La spiritualità è esperienza dell’incontro con Dio che coinvolge tutta la persona. La liturgia, momento sublime di spiritualità, insegna come la vista, l’udito, il tatto, l’olfatto siano essenziali per vivere la dimensione spirituale. L’estetica non è aspetto lezioso, pura apparenza. La Bellezza ha un valore alto e sacro.
Nel racconto della creazione troviamo scritto “Dio vide che era tôb”(Gen.1,10). La traduzione comune vuole: “Dio vide che era cosa buona”.

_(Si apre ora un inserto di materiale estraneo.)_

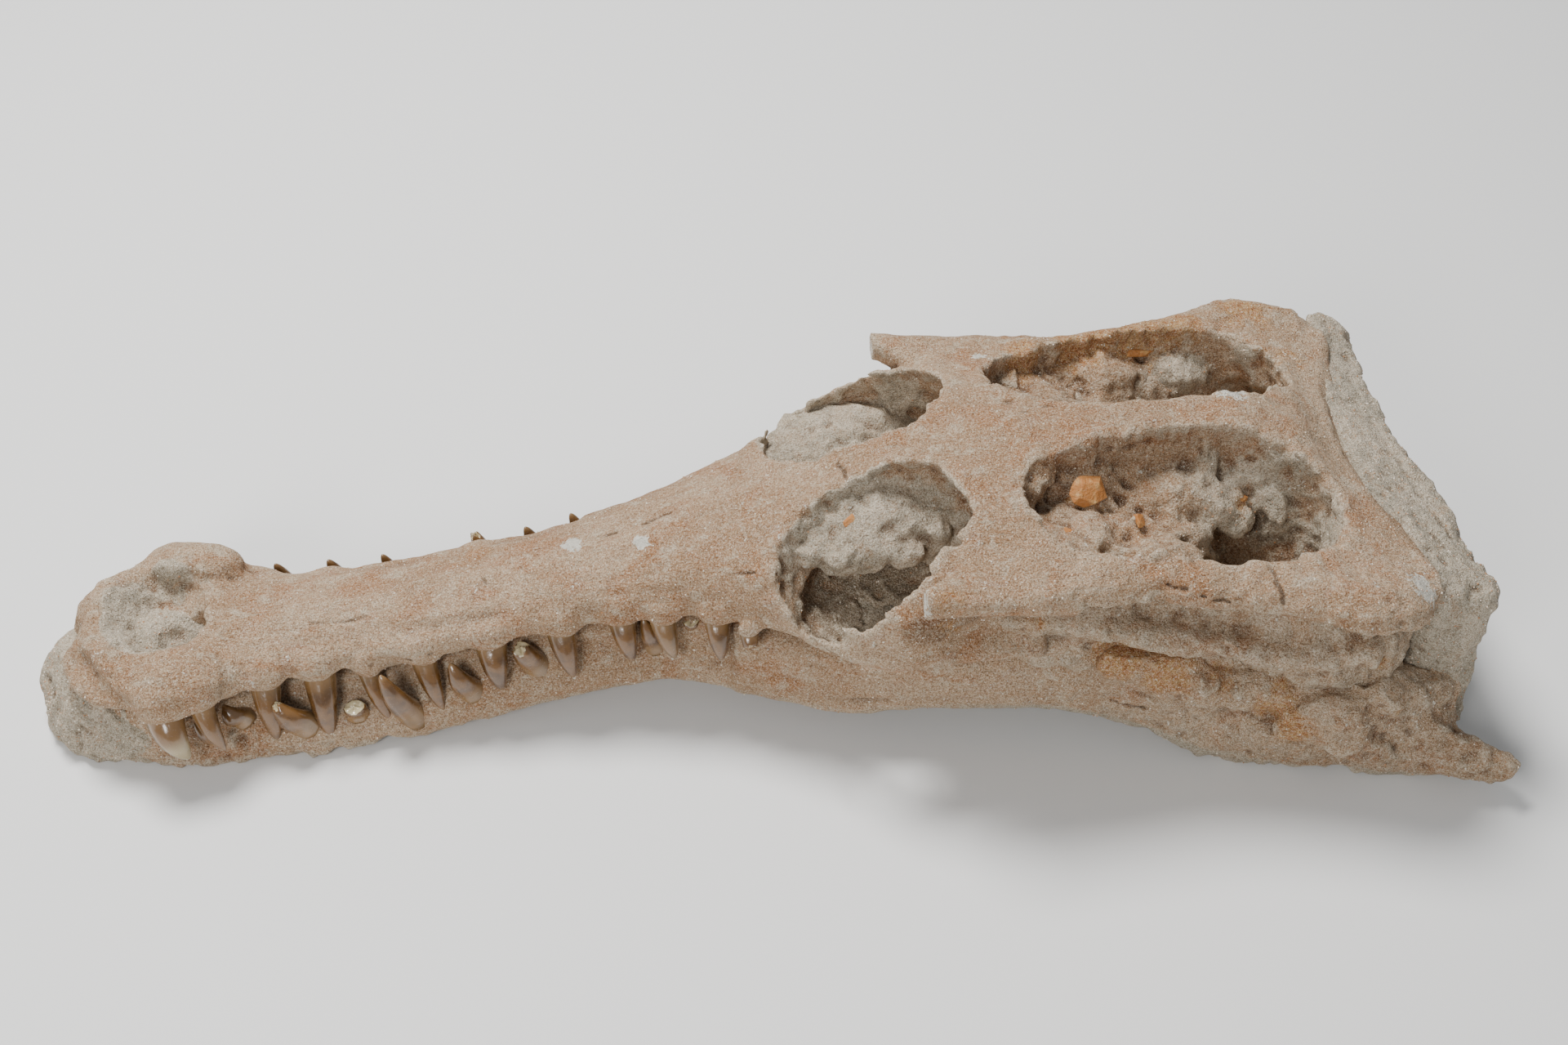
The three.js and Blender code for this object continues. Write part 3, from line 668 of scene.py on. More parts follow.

Poiché si rimanda al “vedere” divino, è corretta la versione: “Dio vide che era una cosa bella”. Cirillo di Alessandria afferma che «caratteristica dello Spirito è di essere lo Spirito della Bellezza, la forma delle forme; è nello Spirito che noi partecipiamo alla Bellezza della natura divina» (In Johannis Evangelium VI. 15).
Urs Von Balthasar scriveva «la nostra parola iniziale si chiama bellezza. Chi al suo nome increspa al sorriso le labbra, giudicandola come il ninnolo esotico di un passato borghese, di costui si può esser sicuri che segretamente o apertamente non è più capace di pregare e presto nemmeno di amare» (Gloria – la percezione della forma).
Non basta che la verità sia proposta dall’argomentazione logica e il bene comandato dall’imperativo etico. Occorre che entrambi si mostrino nel loro volto attraente e amabile, perché solo l’amore muove e convince. L’amore è suscitato unicamente dalla bellezza. Sant’Agostino nelle Confessioni scriveva «non possumus amare nisi pulchra».
Nell’esperienza della spiritualità occorre avere cura del carattere della Bellezza. Benedetto XVI la presentava come vera forma della conoscenza: «L’essere colpiti e conquistati attraverso la bellezza di Cristo è conoscenza più reale e più profonda della deduzione razionale (…) Disdegnare o respingere il colpo provocato dalla corrispondenza del cuore nell’incontro con la bellezza come vera forma della conoscenza, impoverisce e inaridisce la fede, così come la teologia. Dobbiamo ritrovare questa forma di conoscenza, è un’urgenza pressante del nostro tempo» (La bellezza. La Chiesa).
Nelle comunità tutto dovrebbe parlare di Dio che abita in esse. Spesso si entra in chiesa e ci si comporta come si è all’esterno: stare nella piazza o entrare in chiesa equivale a un semplice spostamento fisico.
Nelle culture orientali viene data attenzione ai gesti da compiere quando si entra nel tempio, che aiutano a maturare la consapevolezza del carattere sacro del luogo dove si entra e della presenza divina a cui ci si espone.
Altra attenzione è lo stile liturgico in ogni suo aspetto: dal celebrante, ai ministranti, agli accoliti, ai lettori, come alle suppellettili, alla cura dell’altare, ai paramenti, alla gestualità. Spesso accade che le celebrazioni non esprimano la presenza del Mistero, Somma Bellezza che in quel momento si rivela e si comunica. Nell’Esortazione Apostolica Sacramentum Caritatis, Papa Benedetto evidenziava il rapporto tra bellezza e liturgia nella celebrazione dei Divini Misteri: «La liturgia … ha un intrinseco legame con la bellezza: è veritatis splendor… La bellezza, pertanto, non è un fattore decorativo dell’azione liturgica; ne è piuttosto elemento costitutivo”(n.35).
Auspichiamo che l’esperienza della spiritualità, che sta animando il cammino della nostra Chiesa, sia occasione per riscoprire e coltivare la Bellezza e che la nostra stessa vita ne sia profondamente intrisa.